COPPER WIRE: This is what it used.

Ray

EPOXY WORK:
SP Systems epoxy was readily available to me so I used it ( SP 106)rather than West systems 105. The spec sheet with the 106 gives some excellent guidelines on mixes for ahesives and high and low density fillets. I also read the whole user manual on the West Systems website. It gives a huge amount of useful information. Another useful guide was a note on SP filler powders I found on the website of: marineware.com.
I used a scale for mixing epoxy rather than pumps. Accuracy is guaranteed.

Ray

WAXY SURFACE: AMINE BLOOM: I washed all epoxy with a 3M Scotch course scourer. This worked well.

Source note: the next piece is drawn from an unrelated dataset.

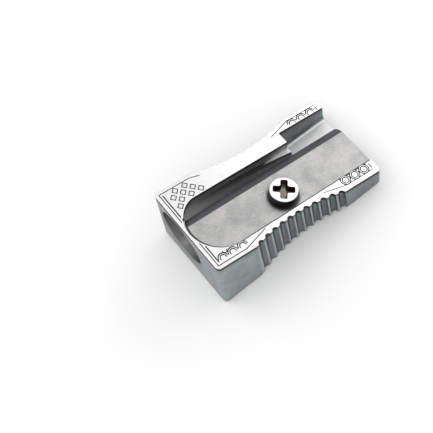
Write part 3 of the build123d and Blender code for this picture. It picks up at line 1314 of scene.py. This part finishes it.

I did use a nylon fabric (peel ply) along the bottom hull join and in some other places. This removes any bloom and leaves the surface ready for any subsequent bonding or laminating. You tear it off when the epoxy is cured.

Ray

TAPING THE HULL:
I used 410g biaxial cloth cut into 100mm strips with a rotary cutter for joining the hull panels. I had to replace the blade after this ( I borrowed it from my wife). There are advantages and disadvantages of this heavier tape. You only need one piece of glass tape for each join instead of two. It's twice as strong as all the glass is working across the join. The edge that needs to be sanded away is thicker so you have to sand for longer. The edge of your rotary sander does this quite well. Be prepared to change 80 grit sheets often.

Ray

KEEL, STEM, STERN: This was satisfying work. The templates worked fantastically. I needed one small adjustment( 3mm) at the stem. I did everything from outside the hull - just used very long screws. Use an old saw to cut out the centreboard slot - it'll never be the same.

OUTER GUNWALE: Some help and a good few clamps will be necessary. You need quite a bit of force at the stern to get the gunwale to lie flat.

BEWARE: You may start to daydream and waste a lot of time just looking at the beautiful shape you will now be working on.

Ray

SEATS: I trimmed some hardwood offcuts to 7mm x 14mm and used this for the seat outer supports.